**Stored data:**
------------------------------------

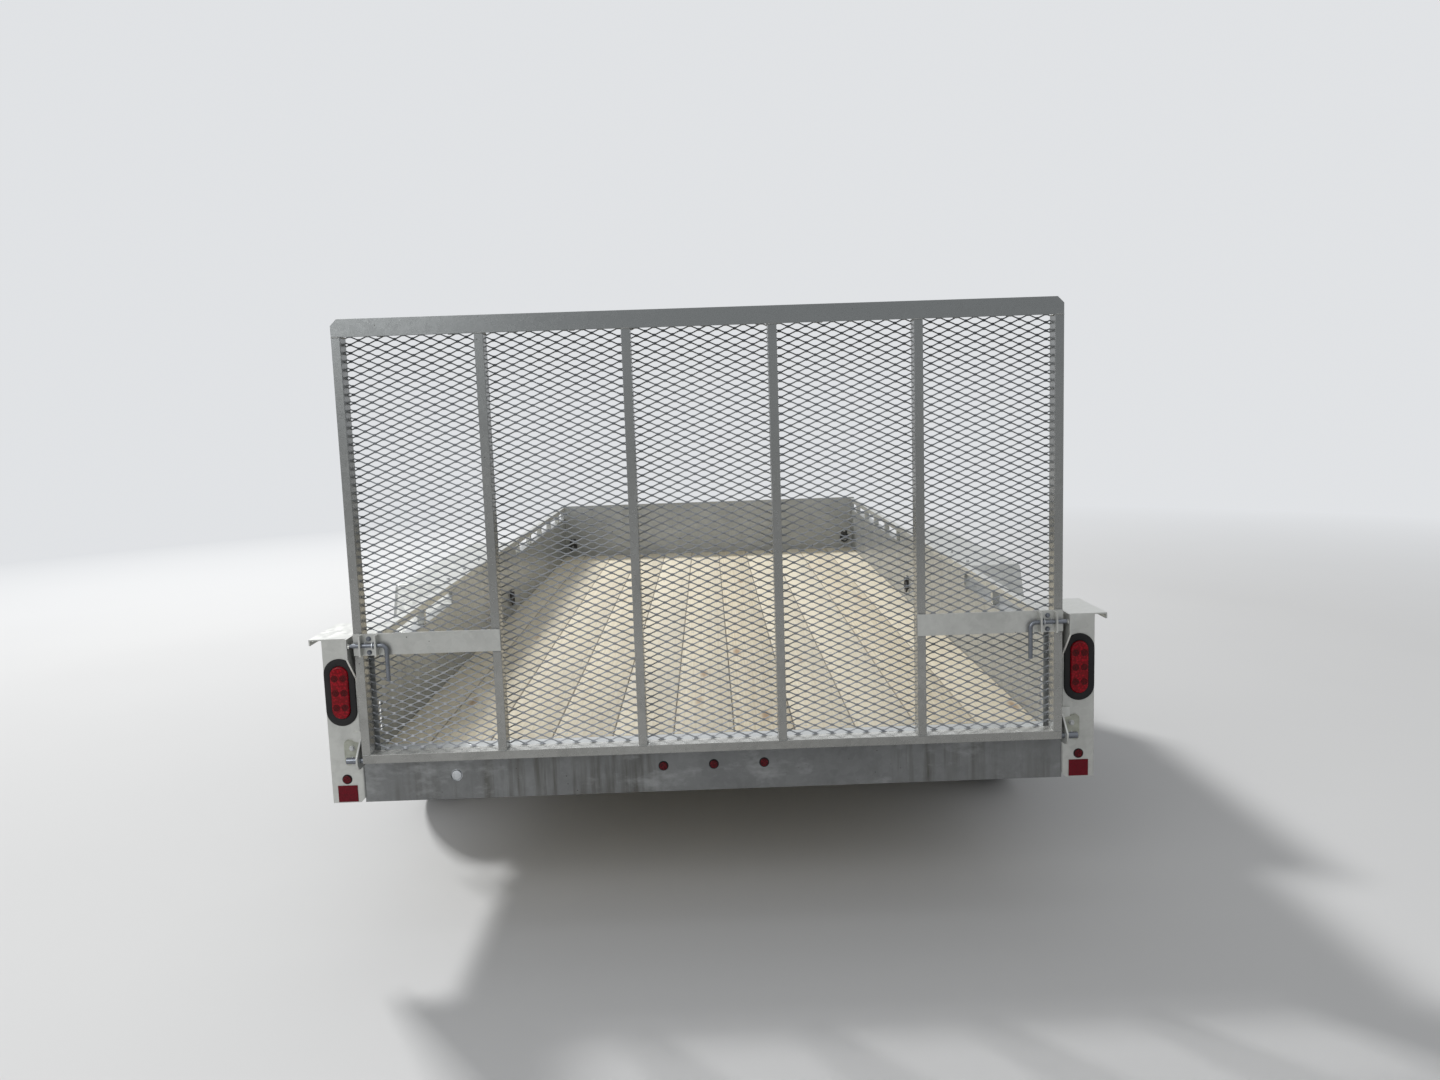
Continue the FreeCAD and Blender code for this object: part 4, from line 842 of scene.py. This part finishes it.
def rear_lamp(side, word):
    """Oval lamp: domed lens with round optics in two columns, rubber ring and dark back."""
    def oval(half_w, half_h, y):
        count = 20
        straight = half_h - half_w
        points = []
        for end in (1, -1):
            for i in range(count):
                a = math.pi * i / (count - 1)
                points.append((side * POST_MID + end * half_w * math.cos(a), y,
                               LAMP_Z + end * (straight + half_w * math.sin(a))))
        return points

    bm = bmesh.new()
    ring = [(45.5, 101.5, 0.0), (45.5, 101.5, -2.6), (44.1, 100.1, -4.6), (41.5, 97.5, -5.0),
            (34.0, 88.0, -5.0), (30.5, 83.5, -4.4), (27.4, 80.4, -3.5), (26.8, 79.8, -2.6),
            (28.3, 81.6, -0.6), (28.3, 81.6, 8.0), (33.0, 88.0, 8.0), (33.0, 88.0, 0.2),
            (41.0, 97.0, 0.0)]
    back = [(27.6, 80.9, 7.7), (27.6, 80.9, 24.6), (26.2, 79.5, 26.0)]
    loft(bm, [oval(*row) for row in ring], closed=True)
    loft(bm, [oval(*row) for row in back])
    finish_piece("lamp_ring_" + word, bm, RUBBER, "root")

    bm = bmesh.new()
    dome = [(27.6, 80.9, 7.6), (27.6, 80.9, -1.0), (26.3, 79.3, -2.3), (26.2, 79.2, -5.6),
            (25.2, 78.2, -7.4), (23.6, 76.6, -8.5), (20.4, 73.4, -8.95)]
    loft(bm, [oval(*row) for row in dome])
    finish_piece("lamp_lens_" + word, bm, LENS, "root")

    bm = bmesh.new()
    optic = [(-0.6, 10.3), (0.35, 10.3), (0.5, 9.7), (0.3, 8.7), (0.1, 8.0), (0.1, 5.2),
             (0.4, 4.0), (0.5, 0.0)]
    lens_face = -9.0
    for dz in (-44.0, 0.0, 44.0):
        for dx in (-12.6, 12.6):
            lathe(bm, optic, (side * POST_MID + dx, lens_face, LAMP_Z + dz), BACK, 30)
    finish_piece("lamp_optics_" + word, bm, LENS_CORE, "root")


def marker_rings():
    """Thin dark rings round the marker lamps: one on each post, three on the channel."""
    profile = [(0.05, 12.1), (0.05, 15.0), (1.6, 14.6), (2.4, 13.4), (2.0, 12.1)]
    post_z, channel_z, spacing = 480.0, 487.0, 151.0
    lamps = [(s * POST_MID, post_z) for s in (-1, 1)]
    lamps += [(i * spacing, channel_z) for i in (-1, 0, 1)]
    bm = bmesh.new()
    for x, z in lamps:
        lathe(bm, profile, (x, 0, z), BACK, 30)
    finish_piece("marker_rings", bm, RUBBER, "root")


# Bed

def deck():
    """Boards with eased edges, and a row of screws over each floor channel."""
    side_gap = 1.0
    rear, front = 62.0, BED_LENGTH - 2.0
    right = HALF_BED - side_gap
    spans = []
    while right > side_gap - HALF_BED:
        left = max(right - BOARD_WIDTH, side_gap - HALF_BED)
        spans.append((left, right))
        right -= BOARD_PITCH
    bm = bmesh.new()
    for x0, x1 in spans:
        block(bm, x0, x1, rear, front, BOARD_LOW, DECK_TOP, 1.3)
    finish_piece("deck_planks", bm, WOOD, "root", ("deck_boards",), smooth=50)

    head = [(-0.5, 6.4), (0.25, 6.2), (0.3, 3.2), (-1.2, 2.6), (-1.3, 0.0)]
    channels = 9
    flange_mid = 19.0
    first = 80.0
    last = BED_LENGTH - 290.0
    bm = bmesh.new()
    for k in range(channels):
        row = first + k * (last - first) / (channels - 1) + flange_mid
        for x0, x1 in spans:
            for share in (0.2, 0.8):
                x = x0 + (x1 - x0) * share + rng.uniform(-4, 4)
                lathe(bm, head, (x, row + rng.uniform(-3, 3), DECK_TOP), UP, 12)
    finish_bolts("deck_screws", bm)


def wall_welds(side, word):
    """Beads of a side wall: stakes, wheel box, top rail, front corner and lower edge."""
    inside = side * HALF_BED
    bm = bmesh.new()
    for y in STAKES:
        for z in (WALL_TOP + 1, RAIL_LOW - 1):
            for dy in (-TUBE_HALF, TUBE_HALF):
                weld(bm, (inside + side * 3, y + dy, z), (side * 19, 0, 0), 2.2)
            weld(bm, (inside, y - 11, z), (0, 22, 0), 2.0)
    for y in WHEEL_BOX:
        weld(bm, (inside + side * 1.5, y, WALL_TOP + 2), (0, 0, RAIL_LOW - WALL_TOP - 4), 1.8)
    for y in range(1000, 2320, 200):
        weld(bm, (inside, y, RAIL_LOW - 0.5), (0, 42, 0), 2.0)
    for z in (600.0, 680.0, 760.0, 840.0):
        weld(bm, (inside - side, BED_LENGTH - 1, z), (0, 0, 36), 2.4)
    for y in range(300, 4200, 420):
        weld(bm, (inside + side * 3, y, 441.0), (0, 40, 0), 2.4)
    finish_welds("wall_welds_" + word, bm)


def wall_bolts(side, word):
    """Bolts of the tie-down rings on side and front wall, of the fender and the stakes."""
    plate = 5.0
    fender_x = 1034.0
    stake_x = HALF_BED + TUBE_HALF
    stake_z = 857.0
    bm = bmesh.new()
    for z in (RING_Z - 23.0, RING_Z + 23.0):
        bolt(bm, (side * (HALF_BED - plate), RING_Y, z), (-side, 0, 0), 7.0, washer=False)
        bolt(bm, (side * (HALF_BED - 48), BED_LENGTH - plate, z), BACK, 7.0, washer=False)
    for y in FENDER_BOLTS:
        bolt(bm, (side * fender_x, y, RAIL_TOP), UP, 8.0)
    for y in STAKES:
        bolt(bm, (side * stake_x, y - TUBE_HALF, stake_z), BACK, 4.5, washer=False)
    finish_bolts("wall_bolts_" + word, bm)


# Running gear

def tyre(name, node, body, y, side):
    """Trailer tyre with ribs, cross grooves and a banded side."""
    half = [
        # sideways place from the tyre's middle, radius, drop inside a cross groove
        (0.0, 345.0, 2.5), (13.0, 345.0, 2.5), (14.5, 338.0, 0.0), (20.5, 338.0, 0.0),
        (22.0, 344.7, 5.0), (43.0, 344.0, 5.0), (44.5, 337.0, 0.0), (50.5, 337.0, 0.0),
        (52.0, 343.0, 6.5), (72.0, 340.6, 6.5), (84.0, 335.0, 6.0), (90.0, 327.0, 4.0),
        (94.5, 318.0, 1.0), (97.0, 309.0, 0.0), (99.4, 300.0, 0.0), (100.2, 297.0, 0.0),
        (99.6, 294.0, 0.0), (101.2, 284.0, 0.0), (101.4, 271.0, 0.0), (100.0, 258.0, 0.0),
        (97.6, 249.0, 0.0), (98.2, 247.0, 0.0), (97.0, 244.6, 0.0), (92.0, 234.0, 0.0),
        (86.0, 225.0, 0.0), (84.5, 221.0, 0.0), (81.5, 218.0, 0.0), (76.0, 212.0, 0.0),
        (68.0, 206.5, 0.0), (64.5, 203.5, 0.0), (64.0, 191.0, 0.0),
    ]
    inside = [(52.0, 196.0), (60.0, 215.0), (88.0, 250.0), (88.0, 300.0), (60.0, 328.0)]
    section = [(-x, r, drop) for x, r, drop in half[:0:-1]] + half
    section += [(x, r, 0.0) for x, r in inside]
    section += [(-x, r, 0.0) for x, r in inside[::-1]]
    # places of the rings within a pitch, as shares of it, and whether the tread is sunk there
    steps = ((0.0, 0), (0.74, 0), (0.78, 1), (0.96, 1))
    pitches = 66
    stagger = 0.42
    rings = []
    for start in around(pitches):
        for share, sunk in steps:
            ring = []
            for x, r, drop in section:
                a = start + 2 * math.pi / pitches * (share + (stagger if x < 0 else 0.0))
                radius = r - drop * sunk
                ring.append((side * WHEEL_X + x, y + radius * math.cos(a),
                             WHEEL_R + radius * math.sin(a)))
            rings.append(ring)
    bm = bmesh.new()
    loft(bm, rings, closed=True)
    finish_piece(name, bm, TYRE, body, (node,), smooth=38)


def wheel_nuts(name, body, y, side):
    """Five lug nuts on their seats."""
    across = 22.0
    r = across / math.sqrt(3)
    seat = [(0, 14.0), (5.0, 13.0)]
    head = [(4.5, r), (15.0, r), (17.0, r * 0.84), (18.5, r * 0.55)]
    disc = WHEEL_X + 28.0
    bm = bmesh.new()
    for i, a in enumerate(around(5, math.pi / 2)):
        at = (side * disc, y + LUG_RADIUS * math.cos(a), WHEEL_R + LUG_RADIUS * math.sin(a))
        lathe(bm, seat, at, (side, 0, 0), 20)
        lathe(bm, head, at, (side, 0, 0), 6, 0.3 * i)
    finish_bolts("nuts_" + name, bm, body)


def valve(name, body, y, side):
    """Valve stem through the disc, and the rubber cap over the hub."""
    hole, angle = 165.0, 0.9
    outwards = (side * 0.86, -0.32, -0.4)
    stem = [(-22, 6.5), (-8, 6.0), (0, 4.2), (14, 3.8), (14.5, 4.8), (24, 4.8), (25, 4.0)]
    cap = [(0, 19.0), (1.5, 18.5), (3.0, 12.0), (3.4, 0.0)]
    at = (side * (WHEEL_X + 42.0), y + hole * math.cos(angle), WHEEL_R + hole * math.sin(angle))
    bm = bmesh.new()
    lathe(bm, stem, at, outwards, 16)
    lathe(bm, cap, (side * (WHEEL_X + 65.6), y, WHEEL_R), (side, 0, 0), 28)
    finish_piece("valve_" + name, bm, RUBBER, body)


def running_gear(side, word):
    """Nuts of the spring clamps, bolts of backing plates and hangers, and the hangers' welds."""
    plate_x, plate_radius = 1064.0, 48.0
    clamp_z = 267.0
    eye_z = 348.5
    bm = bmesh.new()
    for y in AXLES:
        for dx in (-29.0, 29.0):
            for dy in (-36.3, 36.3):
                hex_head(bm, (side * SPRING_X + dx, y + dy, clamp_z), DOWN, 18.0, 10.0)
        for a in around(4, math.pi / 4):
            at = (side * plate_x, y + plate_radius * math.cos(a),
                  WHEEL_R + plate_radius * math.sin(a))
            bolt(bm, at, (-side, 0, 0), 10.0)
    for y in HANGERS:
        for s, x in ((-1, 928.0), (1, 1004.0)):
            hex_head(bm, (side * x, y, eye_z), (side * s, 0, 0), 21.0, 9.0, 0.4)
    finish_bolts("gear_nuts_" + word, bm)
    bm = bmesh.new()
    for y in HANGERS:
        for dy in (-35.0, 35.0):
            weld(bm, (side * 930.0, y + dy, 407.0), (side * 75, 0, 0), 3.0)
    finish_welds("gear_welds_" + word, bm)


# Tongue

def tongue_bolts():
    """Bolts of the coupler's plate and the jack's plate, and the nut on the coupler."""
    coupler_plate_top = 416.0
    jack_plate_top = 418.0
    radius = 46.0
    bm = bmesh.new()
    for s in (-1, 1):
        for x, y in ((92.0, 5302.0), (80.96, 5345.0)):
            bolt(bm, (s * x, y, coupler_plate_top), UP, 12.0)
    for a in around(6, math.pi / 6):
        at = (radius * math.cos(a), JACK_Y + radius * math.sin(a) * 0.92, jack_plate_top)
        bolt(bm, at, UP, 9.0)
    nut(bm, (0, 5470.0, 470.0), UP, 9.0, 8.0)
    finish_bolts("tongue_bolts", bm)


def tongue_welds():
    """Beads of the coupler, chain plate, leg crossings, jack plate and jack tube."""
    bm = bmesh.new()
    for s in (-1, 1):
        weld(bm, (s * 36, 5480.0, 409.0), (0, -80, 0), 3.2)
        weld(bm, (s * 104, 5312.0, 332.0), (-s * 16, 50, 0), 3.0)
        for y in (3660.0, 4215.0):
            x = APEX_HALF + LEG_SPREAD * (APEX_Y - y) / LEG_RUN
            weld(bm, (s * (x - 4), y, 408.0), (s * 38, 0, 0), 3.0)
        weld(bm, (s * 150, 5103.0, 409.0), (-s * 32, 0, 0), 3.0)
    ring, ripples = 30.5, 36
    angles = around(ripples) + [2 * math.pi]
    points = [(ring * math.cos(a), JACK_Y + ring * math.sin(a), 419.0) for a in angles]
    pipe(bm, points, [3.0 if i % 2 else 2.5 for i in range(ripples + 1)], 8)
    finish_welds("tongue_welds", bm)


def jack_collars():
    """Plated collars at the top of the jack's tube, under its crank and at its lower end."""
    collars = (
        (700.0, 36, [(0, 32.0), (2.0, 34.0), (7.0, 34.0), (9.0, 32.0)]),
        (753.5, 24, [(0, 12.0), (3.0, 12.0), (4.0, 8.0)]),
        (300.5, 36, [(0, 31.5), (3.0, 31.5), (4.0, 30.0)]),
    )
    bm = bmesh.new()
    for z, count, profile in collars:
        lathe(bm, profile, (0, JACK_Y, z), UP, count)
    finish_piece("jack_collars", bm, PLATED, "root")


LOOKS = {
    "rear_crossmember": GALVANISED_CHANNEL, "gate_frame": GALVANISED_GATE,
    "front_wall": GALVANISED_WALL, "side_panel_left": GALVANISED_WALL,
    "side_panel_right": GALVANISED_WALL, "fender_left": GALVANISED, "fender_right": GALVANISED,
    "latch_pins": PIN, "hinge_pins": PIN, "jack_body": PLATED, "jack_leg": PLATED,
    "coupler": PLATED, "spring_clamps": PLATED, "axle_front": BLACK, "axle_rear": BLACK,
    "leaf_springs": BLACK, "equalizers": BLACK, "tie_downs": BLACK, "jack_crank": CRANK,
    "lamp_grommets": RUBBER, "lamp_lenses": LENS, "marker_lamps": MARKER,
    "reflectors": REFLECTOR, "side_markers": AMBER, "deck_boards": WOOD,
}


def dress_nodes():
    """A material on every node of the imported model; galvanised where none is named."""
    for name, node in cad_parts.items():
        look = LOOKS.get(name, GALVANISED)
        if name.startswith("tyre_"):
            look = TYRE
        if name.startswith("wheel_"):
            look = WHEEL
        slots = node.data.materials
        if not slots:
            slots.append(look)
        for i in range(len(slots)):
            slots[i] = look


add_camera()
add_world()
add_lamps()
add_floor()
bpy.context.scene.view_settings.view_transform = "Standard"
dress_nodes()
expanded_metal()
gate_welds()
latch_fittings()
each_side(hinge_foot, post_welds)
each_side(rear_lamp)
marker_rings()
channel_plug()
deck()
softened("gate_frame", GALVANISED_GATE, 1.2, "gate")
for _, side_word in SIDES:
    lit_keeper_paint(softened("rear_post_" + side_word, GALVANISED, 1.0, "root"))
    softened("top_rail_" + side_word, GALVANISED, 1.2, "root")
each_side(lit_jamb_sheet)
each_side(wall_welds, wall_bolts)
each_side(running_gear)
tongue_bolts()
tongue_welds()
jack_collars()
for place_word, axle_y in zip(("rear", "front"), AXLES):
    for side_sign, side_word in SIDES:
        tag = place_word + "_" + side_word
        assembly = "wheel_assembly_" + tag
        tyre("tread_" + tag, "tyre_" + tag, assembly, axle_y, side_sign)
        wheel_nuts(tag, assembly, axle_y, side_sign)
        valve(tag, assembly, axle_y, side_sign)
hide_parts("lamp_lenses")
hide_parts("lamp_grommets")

------------------------------------

**What to work on:** Pull out every line in the material above where "scene" occurs.

**The output:**
Continue the FreeCAD and Blender code for this object: part 4, from line 842 of scene.py. This part finishes it.
bpy.context.scene.view_settings.view_transform = "Standard"